Convergence and Training Efficiency: PFI enables few-shot models to converge with a small training set, reducing wall-clock training time and data requirements without loss of expressiveness (Deng et al., 11 Apr 2025, Ma et al., 2021).
Fusion Quality: Across modalities, quantitative metrics (PSNR, MI, VIF, Qab, EN, SD, SF, AG, SCD, SSIM) consistently match or surpass SOTA methods (Deng et al., 11 Apr 2025, Li et al., 1 Aug 2025, Yu et al., 17 Nov 2025). For instance, MPHM’s progressive PFI yields +0.47dB PSNR gain on Rain200H versus any single prior (Yu et al., 17 Nov 2025). MuMo’s ablation studies confirm the necessity of progressive injection and SFP (up to 16% drop with naive fusion) (Jing et al., 24 Oct 2025).
Cross-Domain Generalization: PFI with monocular priors in stereo matching improves EPE by nearly 40% on unseen datasets (Middlebury, Booster) (Yao et al., 20 May 2025).
Downstream Task Adaptivity: SAGE’s semantic PFI raises segmentation IoU by 3–5 points over nine competitive baselines, and maintains fusion quality with tenfold reduction of model parameters at inference (Wu et al., 3 Mar 2025).

6. Implementation Nuances and Design Variants

PFI implementations are task-adaptive:

Attention and Adaptation Layers: Injection-enhanced attention (IEA), hierarchical cross-attention, multi-head self-attention, and LoRA modules allow precise alignment and representation of prior information (Li et al., 1 Aug 2025, Jing et al., 24 Oct 2025, Yu et al., 17 Nov 2025).
Loss Design: Multi-component losses (SSIM, Sobel, Laplacian, cosine, InfoNCE, MSE, contrastive, context, gradient) ensure models respond both to pseudo-supervision and structure from priors (Wu et al., 3 Mar 2025, Deng et al., 11 Apr 2025).
Fusion Scheduling: Layer-wise scheduling of prior injection maximizes stability and avoids modality collapse. Early, late, and full-injection variants are empirically compared (Jing et al., 24 Oct 2025, Yu et al., 17 Nov 2025).
Efficiency Constraints: PFI modules are frequently designed to add minimal parameter count, leveraging frozen encoders or low-rank adaptation (LoRA), and are dropped at inference where appropriate (Wu et al., 3 Mar 2025).

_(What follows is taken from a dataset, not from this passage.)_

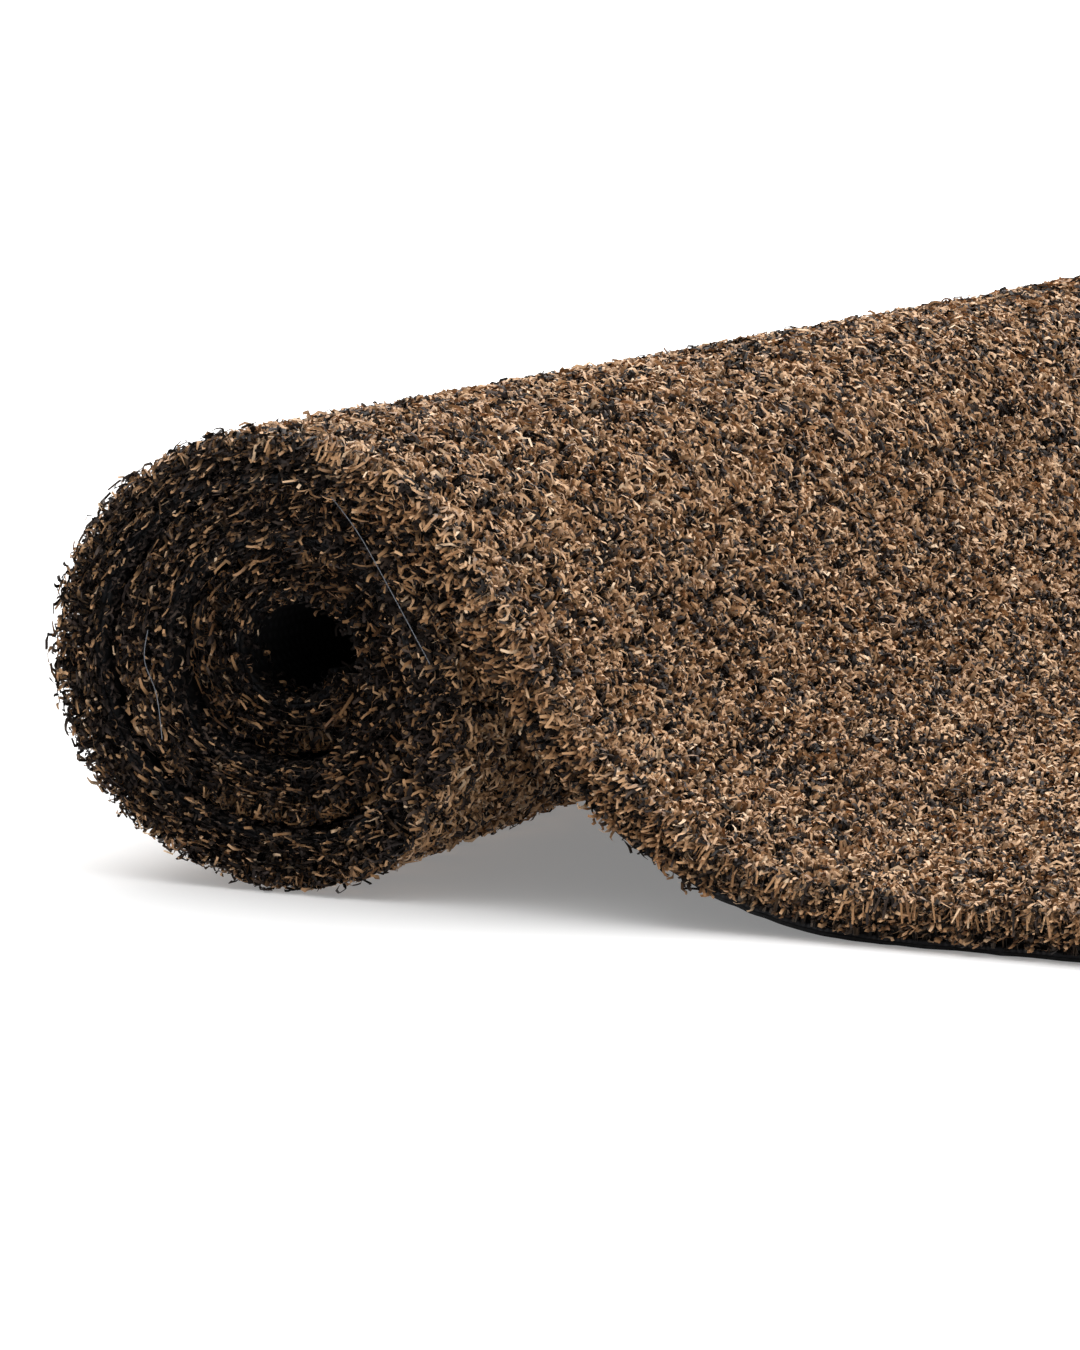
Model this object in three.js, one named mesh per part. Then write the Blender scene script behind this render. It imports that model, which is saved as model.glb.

7. Broader Impact, Limitations, and Extensions

PFI establishes a conceptual blueprint for integrating priors in ill-posed fusion settings, supporting generalization, robustness to out-of-domain shifts, and downstream adaptation. Its domain-agnostic formulation enables adaptation to multi-modality learning, vision-language modeling, molecular representation, and object detection. Ablative analyses demonstrate that naive fusion mechanisms are outperformed by carefully scheduled and structurally adaptive PFI. A plausible implication is that future work may extend PFI to more heterogeneous priors, dynamic prior learning, or causal prior fusion, as well as to federated and multi-agent settings. Quantitative generalization gains, efficiency improvements, and loss of performance when components are ablated underscore the necessity of principled prior construction and progressive, context-aware injection.

In summary, Priors Fusion Injection constitutes an advanced set of methodologies for harnessing structured, semantic, statistical, or learned priors within fusion models. It realizes efficient, generalizable, and high-fidelity fusion outcomes across multiple machine learning domains by leveraging injection mechanisms that range from mask supervision and feature concatenation to cross-attention scheduling and iterative registration.